## Source excerpt:

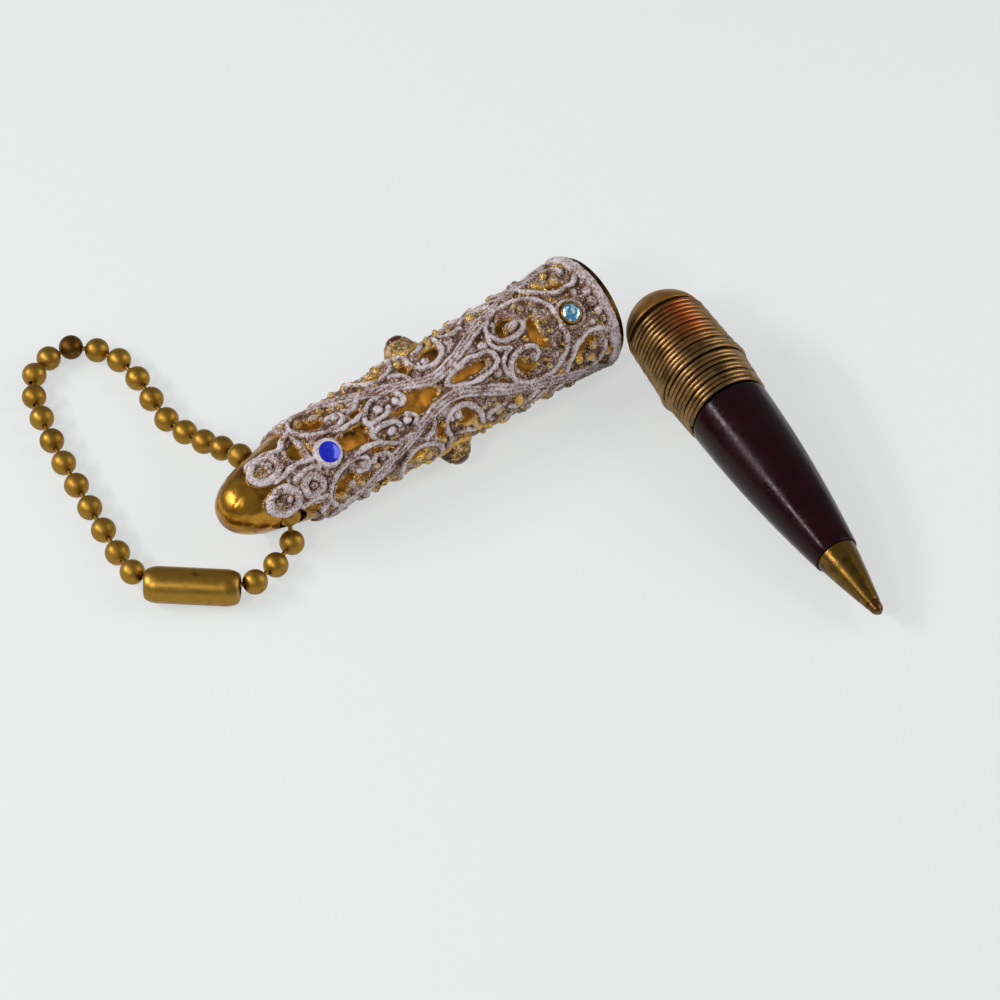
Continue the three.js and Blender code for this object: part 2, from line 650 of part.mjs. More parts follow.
// The refill's tip: a nub with the ball's socket, and a stem with the ink channel.
function refillTip() {
  const socketR = BALL_R + RUN_GAP;
  const mouth = Math.acos((ballAt - socketFace) / socketR);
  const socket = spaced(4, (share) => lerp(mouth, Math.PI - Math.asin(INK_CHANNEL_R / socketR), share))
    .map((turn) => [socketR * Math.sin(turn), ballAt - socketR * Math.cos(turn)]);
  return turnedRing([
    [NUB_R - 0.14, socketFace],
    [NUB_R, socketFace + 0.4],
    [NUB_R, NUB_LENGTH - 0.25],
    [STEM_R, NUB_LENGTH],
    [STEM_R, STEM_END],
    [INK_CHANNEL_R, STEM_END],
    ...socket.reverse(),
  ], 14);
}

// The nose cone: a bore for the refill's tip, a wider one for its tube, and a screwed collar.
function noseCone() {
  const stemBoreR = STEM_R + SEAT_GAP;
  const tubeBoreR = INK_TUBE_R + SEAT_GAP;
  const tubeBoreFrom = INK_TUBE_FROM - SEAT_GAP;
  const collarEnd = CONE_LENGTH + COLLAR_LENGTH;
  return turnedRing([
    [stemBoreR, CONE_FRONT],
    [CONE_FRONT_R, CONE_FRONT],
    [CONE_BASE_R, CONE_LENGTH],
    [COLLAR_R, CONE_LENGTH],
    [COLLAR_R, collarEnd],
    [tubeBoreR, collarEnd],
    [tubeBoreR, tubeBoreFrom],
    [stemBoreR, tubeBoreFrom],
  ], 20);
}

function writingBall() {
  return turned(spaced(6, (share) => share * Math.PI).map((turn) => (
    [BALL_R * Math.sin(turn), ballAt - BALL_R * Math.cos(turn)])), 10);
}

function inkTube() {
  return turnedRing([
    [INK_BORE_R, INK_TUBE_FROM],
    [INK_TUBE_R, INK_TUBE_FROM],
    [INK_TUBE_R, INK_TUBE_END],
    [INK_BORE_R, INK_TUBE_END],
  ], 12);
}

// Chain

// Turns +Z to a direction and moves the origin to a point.
function aimed(geometry, direction, point) {
  const turn = new THREE.Quaternion().setFromUnitVectors(new THREE.Vector3(0, 0, 1), direction);
  return geometry.applyQuaternion(turn).translate(point.x, point.y, point.z);
}

// A hollow bead, open at the bottom for the last bead's link.
function hollowBead() {
  const outer = [0, 40, 80, 120].map(radians);
  const inner = [110, 60, 0].map(radians);
  const innerR = BEAD_R - BEAD_WALL;
  return turned([
    ...outer.map((turn) => [BEAD_R * Math.sin(turn), BEAD_R * Math.cos(turn)]),
    [BEAD_HOLE_R, -Math.sqrt(BEAD_R ** 2 - BEAD_HOLE_R ** 2)],
    [BEAD_HOLE_R, -Math.sqrt(innerR ** 2 - BEAD_HOLE_R ** 2)],
    ...inner.map((turn) => [innerR * Math.sin(turn), innerR * Math.cos(turn)]),
  ], 8);
}

// The link that leaves a bead: a pin with a round head, held loosely in the next bead.
function link() {
  const root = BEAD_R - 0.9 * BEAD_WALL;
  const head = [145, 90, 40, 0].map(radians);
  return turned([
    [0, root],
    [LINK_R, root],
    [LINK_R, LINK_REACH - LINK_HEAD_R * 0.85],
    ...head.slice(1).map((turn) => (
      [LINK_HEAD_R * Math.sin(turn), LINK_REACH + LINK_HEAD_R * Math.cos(turn)])),
  ], 6);
}

const couplingTurn = radians(COUPLING_AZIMUTH);
const couplingWay = new THREE.Vector3(Math.cos(couplingTurn), Math.sin(couplingTurn), 0);
const [couplingAlong, couplingAcross] = COUPLING_PLACE;
const couplingCentre = new THREE.Vector3(couplingAlong - CHAIN_HOLE_AT, couplingAcross, COUPLING_R);

function knotPlace({ at: [along, aside, above], end }) {
  if (!end) return new THREE.Vector3(along - CHAIN_HOLE_AT, aside, above);
  const place = couplingCentre.clone().addScaledVector(couplingWay, end * (COUPLING_LENGTH / 2 + along));
  return place.add(new THREE.Vector3(-couplingWay.y * aside, couplingWay.x * aside, above - COUPLING_R));
}

// Bead centres: the beads of each stretch stand evenly along the curve between its two knots.
function chainPlaces() {
  const curve = new THREE.CatmullRomCurve3(CHAIN_KNOTS.map(knotPlace), false, 'centripetal');
  const spans = CHAIN_KNOTS.length - 1;
  const places = [curve.getPoint(0)];
  for (let i = 1; i <= spans; i++) {
    const points = spaced(12, (share) => curve.getPoint((i - 1 + share) / spans));
    const stretch = new THREE.CatmullRomCurve3(points);
    places.push(...stretch.getSpacedPoints(CHAIN_KNOTS[i].beads).slice(1));
  }
  for (const place of places) place.z = Math.max(place.z, BEAD_R);
  return places;
}

function bead(places, i) {
  const here = places[i];
  const toPrevious = i === 0
    ? here.clone().sub(places[1]).normalize()
    : places[i - 1].clone().sub(here).normalize();
  const ball = toSolid(aimed(hollowBead(), toPrevious.negate(), here));
  if (i === places.length - 1) return toGeometry(ball);
  const toNext = places[i + 1].clone().sub(here).normalize();
  return toGeometry(ball.add(toSolid(aimed(link(), toNext, here))));
}

// The coupling: a rolled tube with drawn-in ends and a slot along it, turned about +Z.
function coupling() {
  const half = COUPLING_LENGTH / 2;
  const shoulder = COUPLING_SHOULDER;
  const end = (sign, inset) => {
    const radius = COUPLING_R - inset;
    const face = sign * (half - inset);
    return [
      [radius, face - sign * shoulder],
      [radius - 0.3 * shoulder, face - sign * 0.3 * shoulder],
      [COUPLING_END_HOLE_R, face],
    ];
  };
  const tube = toSolid(turnedRing([
    ...end(-1, 0).reverse(),
    ...end(1, 0),
    ...end(1, COUPLING_WALL).reverse(),
    ...end(-1, COUPLING_WALL),
  ], 16));
  const slot = new THREE.BoxGeometry(2 * COUPLING_R, COUPLING_SLOT, 2 * COUPLING_LENGTH);
  return toGeometry(tube.subtract(toSolid(slot.translate(COUPLING_R, 0, 0))));
}

// Assembly

function makeCapsule() {
  const capsule = new THREE.Group();
  capsule.add(node('capsule_shell', capsuleShell(), 'polished_brass'));
  capsule.add(node('filigree_rim_band', hoop(rimBandFrom, rimBandTo), 'white_wash'));
  capsule.add(node('filigree_sleeve', filigreeSleeve(), 'white_wash'));
  capsule.add(node('filigree_shoulder_collar', shoulderCollar(), 'white_wash'));
  addStones(capsule);
  // It rests along the sleeve, from the rim to the shoulder, so its axis dips towards the dome.
  capsule.rotation.y = -Math.atan2(SLEEVE_MOUTH_R - SLEEVE_END_R, SLEEVE_END);
  return capsule;
}

function makePen() {
  const pen = new THREE.Group();
  pen.add(node('pen_barrel', barrel(), 'maroon_plastic'));
  pen.add(node('pen_end_cap', endCap(), 'aged_brass'));
  pen.add(node('pen_grip_coil', gripCoil(), 'bronze_wire'));
  pen.add(node('pen_nose_cone', noseCone(), 'aged_brass'));
  pen.add(node('pen_refill_tube', inkTube(), 'ink_plastic'));
  pen.add(node('pen_refill_tip', refillTip(), 'aged_brass'));
  pen.add(node('pen_writing_ball', writingBall(), 'steel'));
  // It rests on the coil's fat turn and on the barrel's belly, so the nub is clear of the table.
  const rises = spaced(20, (share) => {
    const at = lerp(CONE_LENGTH + SEAT_GAP, BARREL_REAR, share);
    return Math.atan((COIL_STEP_R - barrelRadius(at)) / (COIL_STEP_AT - at));
  });
  const rise = Math.min(...rises);
  const azimuth = radians(PEN_AZIMUTH);
  const along = new THREE.Vector3(Math.cos(azimuth), Math.sin(azimuth), Math.tan(rise)).normalize();
  const level = new THREE.Vector3(-Math.sin(azimuth), Math.cos(azimuth), 0);
  const down = along.clone().cross(level).negate();
  pen.setRotationFromMatrix(new THREE.Matrix4().makeBasis(down, along.clone().cross(down), along));
  pen.position.set(PEN_STEP_PLACE[0], PEN_STEP_PLACE[1], 0).addScaledVector(along, -COIL_STEP_AT);
  return pen;
}

function makeChain() {
  const chain = new THREE.Group();
  const places = chainPlaces();
  const pitches = places.slice(1).map((place, i) => place.distanceTo(places[i]));
  console.log('chain: beads', places.length, 'pitches', pitches.map((pitch) => pitch.toFixed(2)).join(' '));
  places.forEach((_, i) => {
    const name = `chain_bead_${String(i + 1).padStart(2, '0')}`;
    chain.add(node(name, bead(places, i), 'chain_brass'));
  });
  const clamp = node('chain_coupling', coupling(), 'chain_brass');
  const along = couplingWay;
  const tilt = radians(COUPLING_SLOT_ANGLE);
  const slotWay = new THREE.Vector3(along.y, -along.x, 0).multiplyScalar(Math.cos(tilt));
  slotWay.z = Math.sin(tilt);
  clamp.setRotationFromMatrix(new THREE.Matrix4().makeBasis(slotWay, along.clone().cross(slotWay), along));
  clamp.position.copy(couplingCentre);
  chain.add(clamp);
  return chain;
}

// Lowers or lifts a group until its lowest point is on the table.
function seat(group) {
  group.updateMatrixWorld(true);
  const box = new THREE.Box3().setFromObject(group, true);
  group.position.z -= box.min.z;
}

const set = new THREE.Group();
const capsule = makeCapsule();
const pen = makePen();
seat(capsule);
seat(pen);
set.add(capsule, pen, makeChain());

// The origin goes under the middle of the set.
const extent = new THREE.Box3().setFromObject(set, true);
set.position.set(-(extent.min.x + extent.max.x) / 2, -(extent.min.y + extent.max.y) / 2, -extent.min.z);
set.updateMatrixWorld(true);

// Places and directions for whoever writes down the joints and mounts.
function report(label, group, point, direction) {
  const at = new THREE.Vector3(...point).applyMatrix4(group.matrixWorld);
  const way = new THREE.Vector3(...direction).transformDirection(group.matrixWorld);
  const show = (vector, digits) => vector.toArray().map((value) => Number(value.toFixed(digits)));
  console.log(label, 'at', show(at, 3), 'along', show(way, 5));
}
report('capsule mouth', capsule, [0, 0, 0], [1, 0, 0]);
report('lip face', capsule, [0, 0, (LIP_R + shellRadius(0) - SHELL_WALL) / 2], [1, 0, 0]);
report('capsule bore, 40 mm deep', capsule, [-40, 0, 0], [1, 0, 0]);
const holeRise = radians(CHAIN_HOLE_RISE);
report('chain holes', capsule, [-CHAIN_HOLE_AT, 0, 0], [0, Math.cos(holeRise), Math.sin(holeRise)]);
report('pen tip', pen, [0, 0, 0], [0, 0, -1]);
report('ball axis', pen, [0, 0, ballAt], [0, 1, 0]);
report('ball', pen, [0, 0, ballAt], [0, 0, 1]);
report('coupling', set, couplingCentre.toArray(), couplingWay.toArray());

export default set;
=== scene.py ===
"""Looks for the capsule pocket pen: a jewelled filigree capsule on a ball chain, with its pen beside it."""

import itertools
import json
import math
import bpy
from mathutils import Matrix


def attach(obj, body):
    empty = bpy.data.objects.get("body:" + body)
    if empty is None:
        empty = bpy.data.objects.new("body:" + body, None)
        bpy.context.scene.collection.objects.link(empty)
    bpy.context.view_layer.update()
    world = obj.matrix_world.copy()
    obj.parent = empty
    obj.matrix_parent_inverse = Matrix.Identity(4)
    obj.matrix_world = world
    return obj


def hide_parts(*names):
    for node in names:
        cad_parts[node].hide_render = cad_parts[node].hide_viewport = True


bl_info = {
    "name": "Capsule Pocket Pen",
    "version": (1, 0, 0),
    "blender": (4, 5, 0),
    "location": "View3D > Sidebar > Capsule Pen",
    "description": "Builds the capsule, the pen, the bead chain and the table round the packed model",
    "category": "Object",
}

import bpy
import numpy as np
from bpy.props import FloatProperty, FloatVectorProperty, IntProperty, PointerProperty
from mathutils import Matrix

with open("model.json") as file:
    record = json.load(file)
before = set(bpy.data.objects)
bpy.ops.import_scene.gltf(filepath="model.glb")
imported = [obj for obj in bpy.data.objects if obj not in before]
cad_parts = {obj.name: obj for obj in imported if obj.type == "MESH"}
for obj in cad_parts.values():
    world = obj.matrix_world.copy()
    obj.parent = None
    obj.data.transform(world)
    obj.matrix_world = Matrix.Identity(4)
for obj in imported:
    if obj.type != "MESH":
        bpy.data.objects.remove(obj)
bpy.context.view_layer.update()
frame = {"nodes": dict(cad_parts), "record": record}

MM = 0.001


def linear(hex_colour):
    """A colour written as six sRGB hex digits, as linear red, green, blue and an alpha of one."""
    parts = [int(hex_colour[i:i + 2], 16) / 255 for i in (0, 2, 4)]
    return tuple(c / 12.92 if c <= 0.04045 else ((c + 0.055) / 1.055) ** 2.4 for c in parts) + (1.0,)


def colour(name, description, hex_colour):
    """A colour property with its default given in sRGB hex."""
    return FloatVectorProperty(name=name, description=description, subtype="COLOR", size=4, min=0, max=1,
                               default=linear(hex_colour))


def length(name, description, millimetres):
    """A length property with its default given in millimetres."""
    return FloatProperty(name=name, description=description, unit="LENGTH", min=0, default=millimetres * MM)


# Sizes and colours that a user would change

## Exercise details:
Find how many of the lines above have the word "Identity" in them. State only that number.

## Exercise response:
2